**EXERCISE OBJECTIVE**: In the entries below, find every line holding the string "Blender" and collect it.

**INFORMATION SHOWN**:

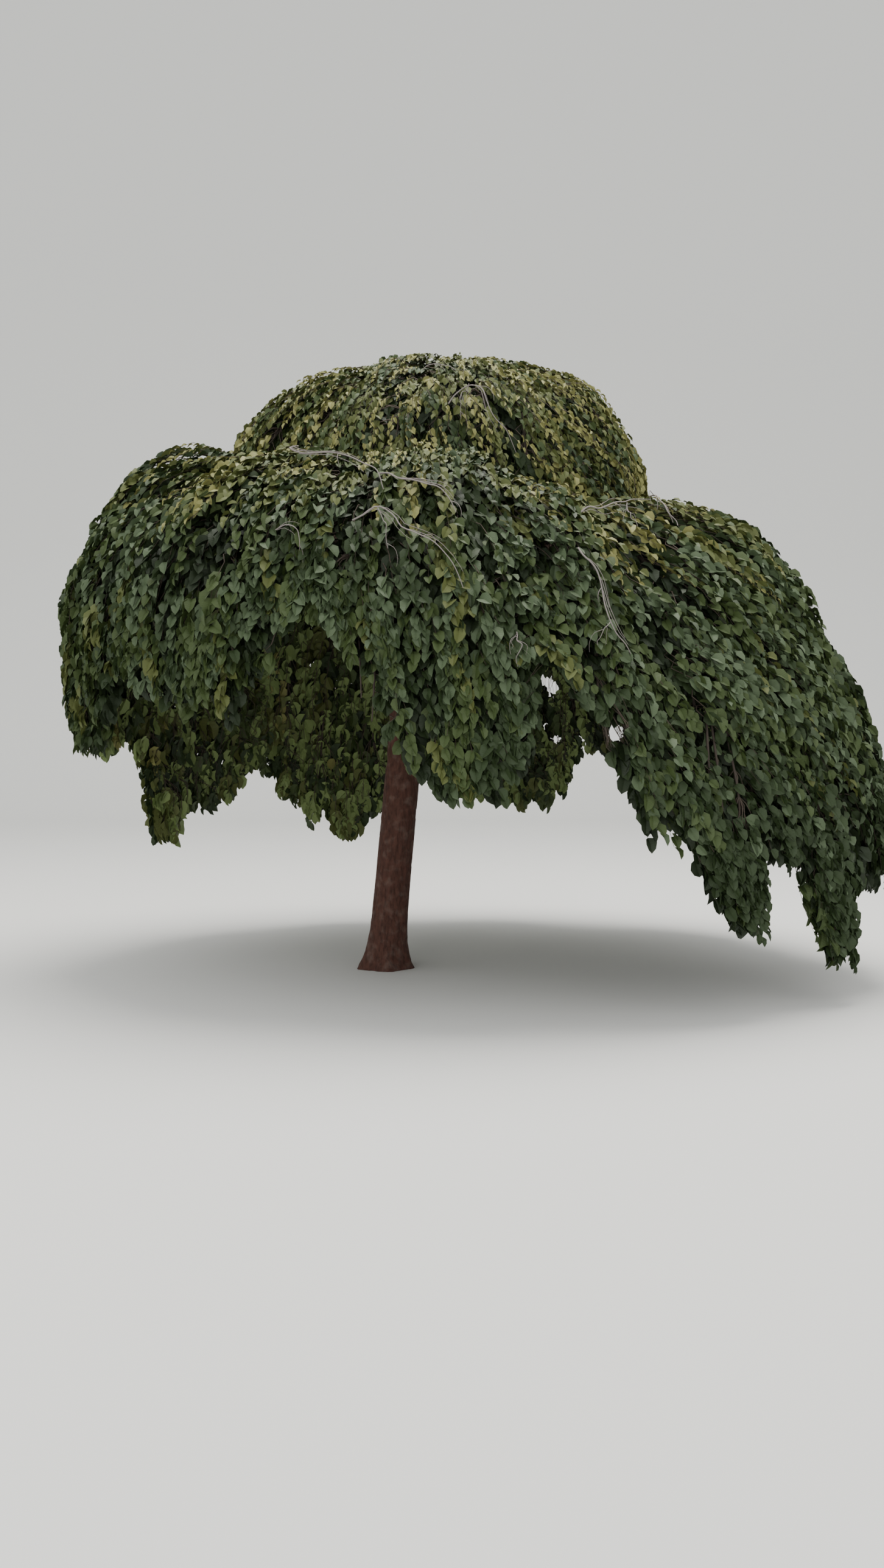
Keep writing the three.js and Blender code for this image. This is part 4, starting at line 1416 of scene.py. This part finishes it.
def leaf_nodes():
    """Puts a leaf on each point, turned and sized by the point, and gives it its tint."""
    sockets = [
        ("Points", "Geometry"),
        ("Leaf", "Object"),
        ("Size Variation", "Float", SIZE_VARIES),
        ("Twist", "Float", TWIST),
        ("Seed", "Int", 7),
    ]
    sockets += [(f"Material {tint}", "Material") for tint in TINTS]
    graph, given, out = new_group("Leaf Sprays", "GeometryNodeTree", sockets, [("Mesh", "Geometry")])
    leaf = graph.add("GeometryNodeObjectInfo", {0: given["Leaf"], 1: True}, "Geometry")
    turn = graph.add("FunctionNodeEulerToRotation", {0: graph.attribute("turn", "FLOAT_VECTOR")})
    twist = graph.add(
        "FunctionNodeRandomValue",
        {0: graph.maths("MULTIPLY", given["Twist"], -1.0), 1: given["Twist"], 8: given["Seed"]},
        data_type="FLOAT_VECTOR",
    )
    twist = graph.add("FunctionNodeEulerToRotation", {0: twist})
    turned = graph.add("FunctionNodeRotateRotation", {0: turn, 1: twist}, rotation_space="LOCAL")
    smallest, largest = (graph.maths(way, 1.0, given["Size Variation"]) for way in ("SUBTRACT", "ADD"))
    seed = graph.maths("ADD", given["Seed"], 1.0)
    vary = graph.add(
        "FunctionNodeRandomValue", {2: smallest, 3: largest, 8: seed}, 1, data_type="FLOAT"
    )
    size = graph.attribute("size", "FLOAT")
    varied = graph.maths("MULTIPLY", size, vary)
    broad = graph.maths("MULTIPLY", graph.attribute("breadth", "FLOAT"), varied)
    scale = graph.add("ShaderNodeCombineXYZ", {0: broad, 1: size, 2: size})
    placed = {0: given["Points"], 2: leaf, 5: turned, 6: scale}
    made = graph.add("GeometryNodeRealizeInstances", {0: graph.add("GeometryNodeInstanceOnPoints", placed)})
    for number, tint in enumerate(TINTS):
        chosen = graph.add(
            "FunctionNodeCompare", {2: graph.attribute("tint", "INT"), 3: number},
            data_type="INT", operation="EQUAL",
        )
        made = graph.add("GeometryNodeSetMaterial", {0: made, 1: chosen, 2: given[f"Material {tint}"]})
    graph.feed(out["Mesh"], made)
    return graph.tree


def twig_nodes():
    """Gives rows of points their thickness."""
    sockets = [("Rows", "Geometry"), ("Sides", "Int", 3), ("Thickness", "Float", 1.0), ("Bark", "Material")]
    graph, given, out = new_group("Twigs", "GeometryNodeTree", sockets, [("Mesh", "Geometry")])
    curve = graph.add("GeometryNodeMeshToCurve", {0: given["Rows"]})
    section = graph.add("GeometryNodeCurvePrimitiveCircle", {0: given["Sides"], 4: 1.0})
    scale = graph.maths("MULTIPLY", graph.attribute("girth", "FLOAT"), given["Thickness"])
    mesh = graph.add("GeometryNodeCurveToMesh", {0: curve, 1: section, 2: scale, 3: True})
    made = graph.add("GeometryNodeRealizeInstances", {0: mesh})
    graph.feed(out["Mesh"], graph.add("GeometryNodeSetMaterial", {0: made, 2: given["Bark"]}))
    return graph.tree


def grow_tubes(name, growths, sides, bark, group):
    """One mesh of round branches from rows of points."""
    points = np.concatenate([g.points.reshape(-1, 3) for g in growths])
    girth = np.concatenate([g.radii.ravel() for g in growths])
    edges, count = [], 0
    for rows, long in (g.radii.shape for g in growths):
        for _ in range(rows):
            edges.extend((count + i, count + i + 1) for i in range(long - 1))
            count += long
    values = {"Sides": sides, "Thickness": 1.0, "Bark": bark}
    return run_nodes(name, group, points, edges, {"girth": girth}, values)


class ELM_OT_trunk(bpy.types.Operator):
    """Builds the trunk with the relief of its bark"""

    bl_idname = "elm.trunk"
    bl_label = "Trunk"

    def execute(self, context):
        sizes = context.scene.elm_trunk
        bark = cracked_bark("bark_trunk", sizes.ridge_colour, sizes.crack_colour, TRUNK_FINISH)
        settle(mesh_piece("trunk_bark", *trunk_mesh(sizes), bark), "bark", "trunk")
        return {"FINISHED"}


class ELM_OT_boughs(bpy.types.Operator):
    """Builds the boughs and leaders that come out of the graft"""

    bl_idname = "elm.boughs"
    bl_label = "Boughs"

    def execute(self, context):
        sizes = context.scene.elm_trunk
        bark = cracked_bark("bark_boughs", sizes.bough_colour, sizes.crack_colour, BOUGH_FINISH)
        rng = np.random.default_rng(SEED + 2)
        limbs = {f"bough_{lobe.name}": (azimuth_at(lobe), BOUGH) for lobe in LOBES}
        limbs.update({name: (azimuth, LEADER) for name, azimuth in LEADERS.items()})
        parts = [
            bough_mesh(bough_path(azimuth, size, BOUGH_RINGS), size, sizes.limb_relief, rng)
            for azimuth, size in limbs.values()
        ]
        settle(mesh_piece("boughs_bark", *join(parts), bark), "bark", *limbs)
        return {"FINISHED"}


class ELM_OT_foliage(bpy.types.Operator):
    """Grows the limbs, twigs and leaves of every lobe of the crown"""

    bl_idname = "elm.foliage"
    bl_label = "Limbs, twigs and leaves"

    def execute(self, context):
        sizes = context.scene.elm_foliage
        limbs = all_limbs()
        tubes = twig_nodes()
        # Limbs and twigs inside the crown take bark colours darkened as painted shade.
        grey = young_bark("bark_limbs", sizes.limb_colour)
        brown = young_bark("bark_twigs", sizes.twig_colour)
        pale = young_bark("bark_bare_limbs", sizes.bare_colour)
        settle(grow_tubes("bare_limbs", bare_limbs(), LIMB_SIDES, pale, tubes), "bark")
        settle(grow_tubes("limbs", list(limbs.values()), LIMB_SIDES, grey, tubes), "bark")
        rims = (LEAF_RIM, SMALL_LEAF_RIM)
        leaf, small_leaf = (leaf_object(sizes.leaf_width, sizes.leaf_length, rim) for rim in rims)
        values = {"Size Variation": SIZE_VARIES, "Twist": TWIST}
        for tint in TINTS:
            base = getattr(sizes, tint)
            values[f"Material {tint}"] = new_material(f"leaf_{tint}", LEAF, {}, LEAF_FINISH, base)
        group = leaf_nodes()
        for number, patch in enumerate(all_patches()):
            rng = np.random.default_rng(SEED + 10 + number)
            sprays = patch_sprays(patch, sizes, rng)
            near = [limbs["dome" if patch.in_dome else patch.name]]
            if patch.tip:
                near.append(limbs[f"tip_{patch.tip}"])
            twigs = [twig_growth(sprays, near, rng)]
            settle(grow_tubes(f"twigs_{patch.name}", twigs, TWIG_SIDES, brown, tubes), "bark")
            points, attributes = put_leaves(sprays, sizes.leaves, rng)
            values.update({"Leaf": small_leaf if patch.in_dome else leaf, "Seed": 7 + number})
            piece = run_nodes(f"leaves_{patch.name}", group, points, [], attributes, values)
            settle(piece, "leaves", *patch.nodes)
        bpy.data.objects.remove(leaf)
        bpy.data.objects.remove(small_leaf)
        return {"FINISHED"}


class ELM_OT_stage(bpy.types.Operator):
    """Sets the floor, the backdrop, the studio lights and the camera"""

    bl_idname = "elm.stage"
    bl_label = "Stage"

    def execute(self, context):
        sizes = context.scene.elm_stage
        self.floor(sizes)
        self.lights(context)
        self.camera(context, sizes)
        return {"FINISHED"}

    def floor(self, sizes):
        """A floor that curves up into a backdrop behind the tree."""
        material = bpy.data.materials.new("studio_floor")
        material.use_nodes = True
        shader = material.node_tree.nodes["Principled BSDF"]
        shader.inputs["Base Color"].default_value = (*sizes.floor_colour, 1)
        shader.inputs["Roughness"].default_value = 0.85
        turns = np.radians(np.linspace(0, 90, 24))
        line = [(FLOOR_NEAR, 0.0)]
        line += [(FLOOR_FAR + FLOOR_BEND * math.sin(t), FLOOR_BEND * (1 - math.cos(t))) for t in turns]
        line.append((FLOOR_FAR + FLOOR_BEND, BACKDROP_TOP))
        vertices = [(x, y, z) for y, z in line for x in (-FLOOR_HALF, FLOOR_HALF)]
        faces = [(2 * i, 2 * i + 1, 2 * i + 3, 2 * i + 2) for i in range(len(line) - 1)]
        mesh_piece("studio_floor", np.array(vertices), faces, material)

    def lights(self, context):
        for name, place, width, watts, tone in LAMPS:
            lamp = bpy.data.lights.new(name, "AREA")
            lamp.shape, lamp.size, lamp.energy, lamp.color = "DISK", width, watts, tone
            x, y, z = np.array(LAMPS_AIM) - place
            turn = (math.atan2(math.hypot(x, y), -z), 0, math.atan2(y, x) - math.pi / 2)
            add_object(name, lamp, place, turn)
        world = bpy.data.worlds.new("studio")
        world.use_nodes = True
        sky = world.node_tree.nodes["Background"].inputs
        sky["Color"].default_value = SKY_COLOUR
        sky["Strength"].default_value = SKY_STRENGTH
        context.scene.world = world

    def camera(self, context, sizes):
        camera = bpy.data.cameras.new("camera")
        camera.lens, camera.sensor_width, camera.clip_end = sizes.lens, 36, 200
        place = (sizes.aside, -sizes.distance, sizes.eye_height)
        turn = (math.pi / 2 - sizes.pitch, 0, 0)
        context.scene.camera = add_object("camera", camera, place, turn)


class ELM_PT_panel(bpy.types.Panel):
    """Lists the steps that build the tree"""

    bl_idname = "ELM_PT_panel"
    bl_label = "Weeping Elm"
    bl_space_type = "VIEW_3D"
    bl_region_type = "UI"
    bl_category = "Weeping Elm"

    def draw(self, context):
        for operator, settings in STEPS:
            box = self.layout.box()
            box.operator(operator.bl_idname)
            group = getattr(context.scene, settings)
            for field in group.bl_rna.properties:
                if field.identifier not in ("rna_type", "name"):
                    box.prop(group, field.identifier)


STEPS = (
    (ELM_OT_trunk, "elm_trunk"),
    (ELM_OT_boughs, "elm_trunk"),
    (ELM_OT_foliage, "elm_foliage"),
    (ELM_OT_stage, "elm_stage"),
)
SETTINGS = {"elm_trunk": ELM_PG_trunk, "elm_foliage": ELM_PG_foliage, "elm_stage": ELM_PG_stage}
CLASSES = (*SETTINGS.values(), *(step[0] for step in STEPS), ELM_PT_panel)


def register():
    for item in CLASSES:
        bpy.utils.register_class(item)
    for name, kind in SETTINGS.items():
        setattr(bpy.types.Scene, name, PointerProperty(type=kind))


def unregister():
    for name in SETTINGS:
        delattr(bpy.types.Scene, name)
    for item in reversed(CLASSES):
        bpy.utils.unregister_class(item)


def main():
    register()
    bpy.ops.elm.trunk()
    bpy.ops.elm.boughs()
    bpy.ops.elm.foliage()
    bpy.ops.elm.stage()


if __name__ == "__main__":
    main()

---

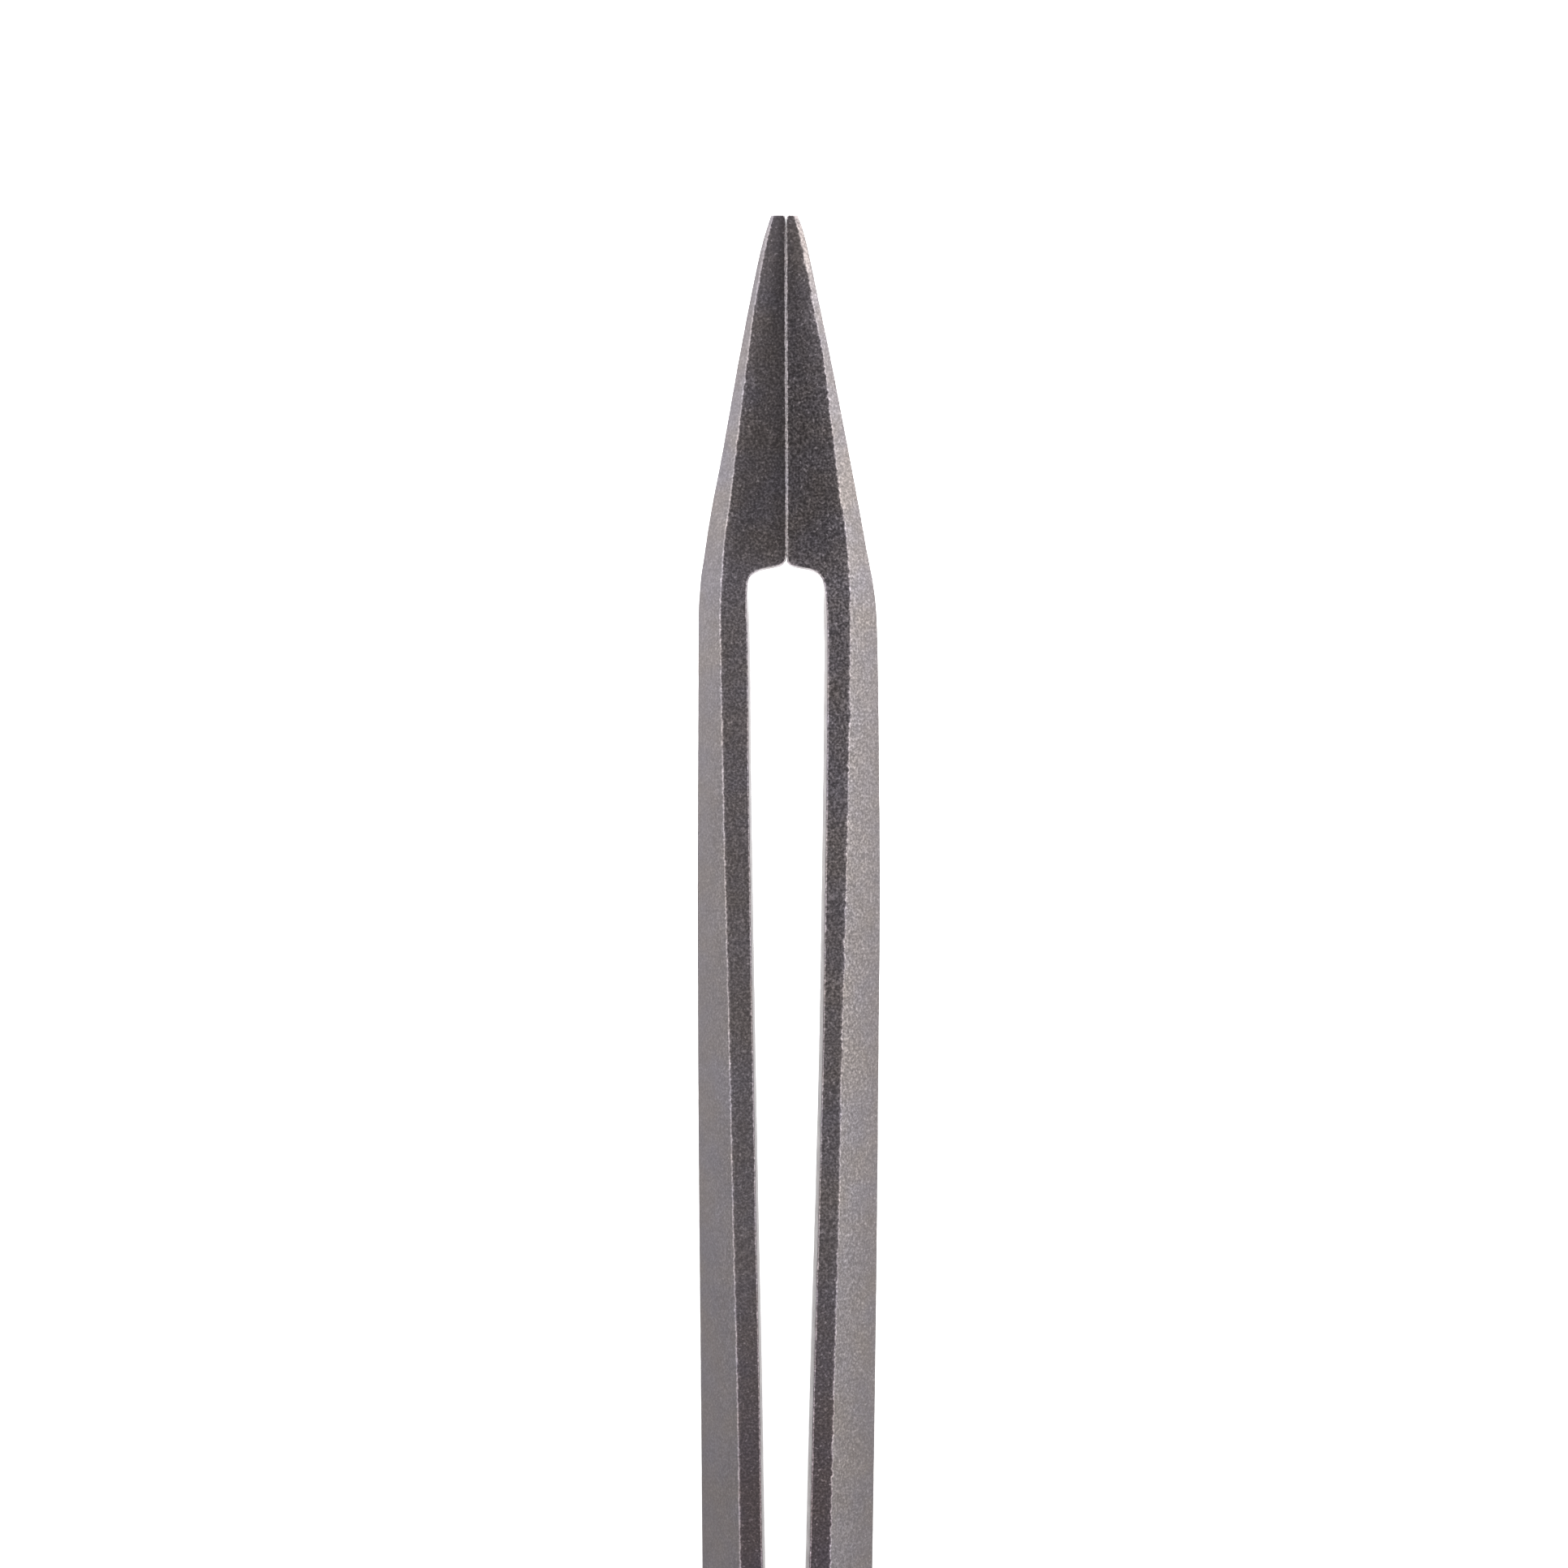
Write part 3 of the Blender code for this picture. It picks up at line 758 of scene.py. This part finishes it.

**RESPONSE**:
Keep writing the three.js and Blender code for this image. This is part 4, starting at line 1416 of scene.py. This part finishes it.
Write part 3 of the Blender code for this picture. It picks up at line 758 of scene.py. This part finishes it.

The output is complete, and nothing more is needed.